Deep Learning-Based Speech and Vision Synthesis to Improve Phishing Attack Detection through a Multi-layer Adaptive Framework
Tosin Ige, Christopher Kiekintveld, Aritran Piplai
TL;DR
Phishing detection remains challenged by attackers leveraging multi-modal content such as images and deepfake videos embedded in web pages. The authors propose a four-layer adaptive framework that integrates computer vision (OCR) to read images, speech synthesis from videos, and NLP-derived text, powered by Random Forest and LSTM to fuse predictions across modalities. Key contributions include the multi-layer design, processing of text, images, and audio to improve detection, and publicly available artifacts for reproducibility.

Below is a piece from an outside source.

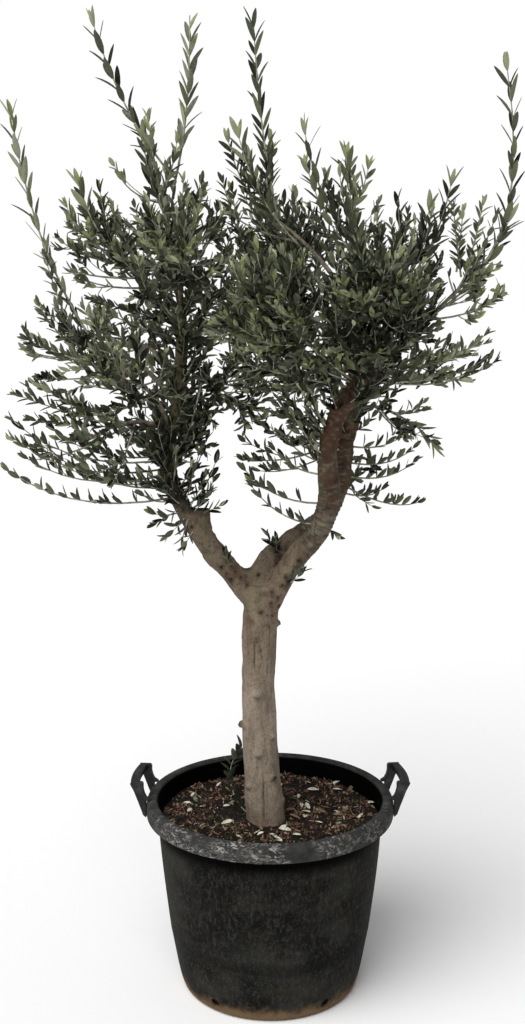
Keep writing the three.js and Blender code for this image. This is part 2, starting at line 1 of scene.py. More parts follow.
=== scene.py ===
"""Looks of a young olive tree that grows in a round black nursery tub with two bail handles.

Tables and sizes are in millimetres, as the part is drawn, and each mesh is scaled to metres when it
is made. +Z is up and -Y is the front. The crown is grown again by the part's own rule: limbs leave
the boughs, a stem carries on from each limb into its mass, and twigs leave the stem a golden angle
apart. Here the rule goes on to side twigs and to pairs of leaves at their real size.
"""
import math
from collections import namedtuple
from itertools import combinations

import bpy
import numpy as np
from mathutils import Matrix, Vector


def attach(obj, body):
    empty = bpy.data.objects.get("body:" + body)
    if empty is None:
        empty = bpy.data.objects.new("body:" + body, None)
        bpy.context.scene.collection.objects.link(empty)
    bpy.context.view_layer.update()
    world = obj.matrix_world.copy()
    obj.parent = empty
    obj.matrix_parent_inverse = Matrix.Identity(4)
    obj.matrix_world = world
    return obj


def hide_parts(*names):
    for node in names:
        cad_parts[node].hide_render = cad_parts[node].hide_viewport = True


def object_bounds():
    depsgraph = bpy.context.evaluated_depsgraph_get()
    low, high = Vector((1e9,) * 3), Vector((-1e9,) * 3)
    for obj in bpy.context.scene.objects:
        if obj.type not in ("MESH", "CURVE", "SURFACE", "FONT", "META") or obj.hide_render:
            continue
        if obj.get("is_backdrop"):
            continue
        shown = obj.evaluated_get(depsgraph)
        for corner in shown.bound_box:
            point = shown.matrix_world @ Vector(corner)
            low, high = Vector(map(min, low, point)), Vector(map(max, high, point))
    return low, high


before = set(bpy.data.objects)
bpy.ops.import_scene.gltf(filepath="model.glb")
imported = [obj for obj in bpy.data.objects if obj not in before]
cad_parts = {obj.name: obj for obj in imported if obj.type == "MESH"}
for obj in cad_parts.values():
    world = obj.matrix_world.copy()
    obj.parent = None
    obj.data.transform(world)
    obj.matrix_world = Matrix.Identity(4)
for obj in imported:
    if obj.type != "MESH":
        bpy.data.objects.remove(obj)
CAD_LOW, CAD_HIGH = (np.array(corner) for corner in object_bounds())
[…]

The approach demonstrates robust detection of complex, multi-modal phishing sites and offers potential practical enhancements for real-world anti-phishing Systems.
Abstract
The ever-evolving ways attacker continues to im prove their phishing techniques to bypass existing state-of-the-art phishing detection methods pose a mountain of challenges to researchers in both industry and academia research due to the inability of current approaches to detect complex phishing attack. Thus, current anti-phishing methods remain vulnerable to complex phishing because of the increasingly sophistication tactics adopted by attacker coupled with the rate at which new tactics are being developed to evade detection. In this research, we proposed an adaptable framework that combines Deep learning and Randon Forest to read images, synthesize speech from deep-fake videos, and natural language processing at various predictions layered to significantly increase the performance of machine learning models for phishing attack detection.